The e-mails effectively demonstrated that, rather than covering up intelligence, Rice was only laying out the intelligence community's own summary in TV interviews last fall when she infamously attributed the deaths of Ambassador to Libya Christopher Stevens and three other Americans in Benghazi on Sept. 11, 2012 to "spontaneous" protests. The e-mails revealed that both the CIA and the State Department had, without dispute, kept that description in their "talking points," and that Rice had nothing to do with the main debate between the two agencies over how to describe the incident. According to a U.S. intelligence official familiar with the drafting of the "talking points," the edited changes were simply attempts by the two agencies to "find the appropriate level of detail for unclassified, preliminary talking points that could be used by members of Congress to address a fluid situation." Here, too, Rice had no involvement with the discussion, even though she and then-Secretary of State Hillary Rodham Clinton were said to have been the main advocates of U.S. participation in the NATO intervention over Benghazi to prevent humanitarian slaughter in 2011. Nevertheless, the controversy prompted Rice to withdraw her name from consideration as secretary of State back in December.
Second, while both Rice and Power have a reputation for being aggressive advocates of overseas intervention, in contrast to outgoing National Security Adviser Tom Donilon (known for taking a more traditional realpolitik view of national interests), in truth both women have embraced far more nuanced views than they often are credited with. Like Obama himself, both Rice and Power have moderated their views on U.S. military intervention abroad over the years, in large part because of the backlash from the wars in Iraq and Afghanistan, preferring to resort to diplomatic pressure, "moral suasion" and other tools. Neither woman, in fact, has been a pronounced voice on military intervention in the civil war in Syria.
In appointing Power last year to head his Atrocities Prevention Board, Obama cautioned that while he believed "preventing mass atrocities and genocide is a core national security interest … that does not mean that we intervene militarily every time there's an injustice in the world.

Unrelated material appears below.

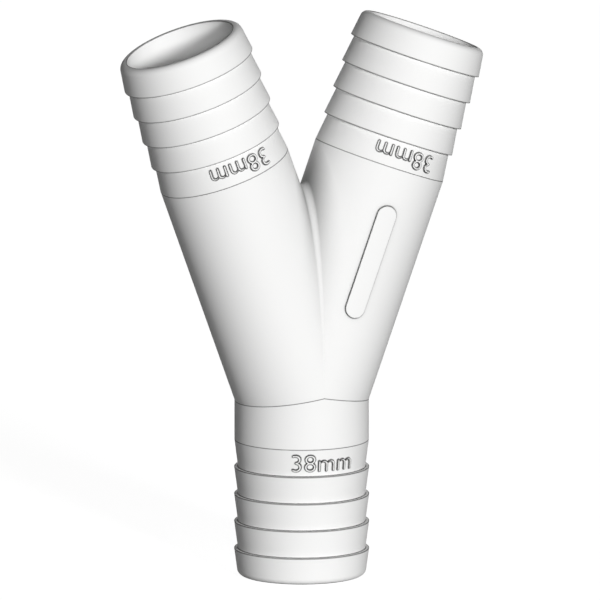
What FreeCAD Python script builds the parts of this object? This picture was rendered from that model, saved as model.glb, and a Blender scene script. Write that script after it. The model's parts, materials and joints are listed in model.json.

We cannot and should not." Power, a former journalist who first came to public notice as the author of an impassioned Pulitzer-winning book advocating intervention against genocide, A Problem from Hell, said in an interview at the time that she was completely in sync with the president's cautious views about intervention. She said it was very misleading to confuse atrocity-prevention with military intervention, and that the board was mainly an attempt to set up bureaucratic procedures and raise consciousness. In the case of the 1994 genocide in Rwanda, for example, she noted, the Clinton administration never even held a "principals' meeting" about the slaughter, and it didn't use indirect methods such as radio jamming to prevent the Hutu paramilitary, the "Interahamwe," from calling for the murder of Tutsis—methods the Obama administration might use today.
Rice is also said to be passionate about atrocity-prevention and human rights, probably far more than Donilon. She has described herself as haunted by the Clinton administration's failure to do anything to prevent the Rwandan atrocity, at a time when she was a director on the National Security Council. In an interview in 2008, Rice told me she was too "junior" to have affected decision-making then, but that "everyone who lived through that feels profoundly remorseful and bothered by it." In a speech in 2009, Rice broke down in tears as she described visiting Rwanda six months after the mass murders, walking through a field strewn with decomposing corpses. "For me, the memory of stepping around and over those corpses will remain the most searing reminder imaginable of what our work here must aim to prevent," she said.
Still, human-rights advocates have accused Rice of also playing a game of realpolitik, or compromising with dictators such as current Rwandan President Paul Kagame, with whom she has a long relationship, also to avoid direct U.S. involvement overseas. In a 2009 essay in The New York Review of Books headlined "Kagame's Secret War in the Congo," Howard French, a longtime New York Times correspondent in Africa, called the largely ignored conflict "one of the most destructive wars in modern history" and suggested that Rice had either naively or callously trusted new African leaders such as Kagame and Yoweri Museveni of Uganda to stop future atrocities.
Rice's defenders say she is only reflecting the president's cautious views, as might be expected of an adviser who has been among the closest to him since the beginning of his campaign for the presidency in 2007. While Kagame has a checkered human-rights record at best, he has also supplied economic growth and stability, Rice's advocates say. And while Rice, like Donilon, is said to have sharp elbows in handling staff, and some foreign policy elites have questioned her temperament, she also brings impressive, even unprecedented credentials to the White House. A Rhodes scholar out of Stanford who is considered intellectually brilliant, she is "the first Africa expert ever to be a principal in the U.S. government," says a former State Department adviser who supports her. Much in the vein of Hillary Rodham Clinton at State, Rice sees a need to promote economic development as well as human rights and personal liberty, he says. "This is someone who understands complex challenges. She'll be a 21st-century national security adviser."
So, once again, it's game on at the two ends of Pennsylvania Avenue. The president, who indicated with his rollout of federal Appellate Court nominees Tuesday that he's ready for a new round of fights with the GOP, may be gambling that Susan Rice is no longer worth much of a tussle.